Leading across generations requires thinking beyond immediate team dynamics to long-term organizational health. Today’s young employees will become tomorrow’s senior leaders. Today’s veterans hold institutional knowledge that will be lost if it’s not transferred effectively.

Your job as a leader isn’t just managing current tensions but preparing the organization for future transitions.

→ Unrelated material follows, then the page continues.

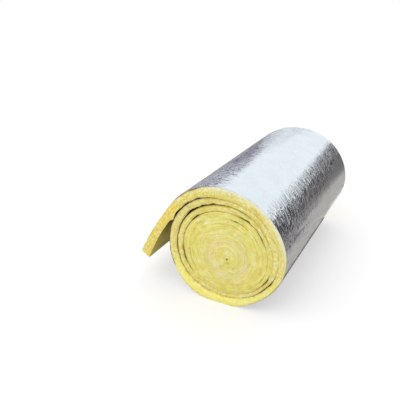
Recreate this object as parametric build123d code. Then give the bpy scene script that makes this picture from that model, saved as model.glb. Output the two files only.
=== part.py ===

This means creating systems that capture knowledge from departing employees, developing pipeline leadership across age groups, and building culture that values both innovation and stability.

The Unity Practice

Practically bridging generational gaps requires intentional effort:

Create mixed-age project teams where different perspectives complement each other.

Establish reverse mentoring where younger employees teach technology while learning industry knowledge.

Use multiple communication channels that accommodate different preferences.

Focus on outcomes rather than methods when possible.

Celebrate different contributions so everyone feels valued.

The Leadership Advantage

Leaders who master multigenerational team management gain significant advantages. They access the full spectrum of organizational knowledge and creativity. They develop stronger succession planning because they’re building relationships across age groups. They create more resilient teams because different generations handle different types of challenges well.

Most importantly, they model the kind of inclusive leadership that builds trust across all kinds of differences, not just generational ones.

The goal isn’t eliminating generational differences—it’s channeling them productively toward shared objectives. When that happens, diversity becomes the team’s greatest strength rather than its biggest challenge.

What’s one specific way you could better leverage the generational diversity on your team? How might you create opportunities for different age groups to learn from each other while working toward common goals?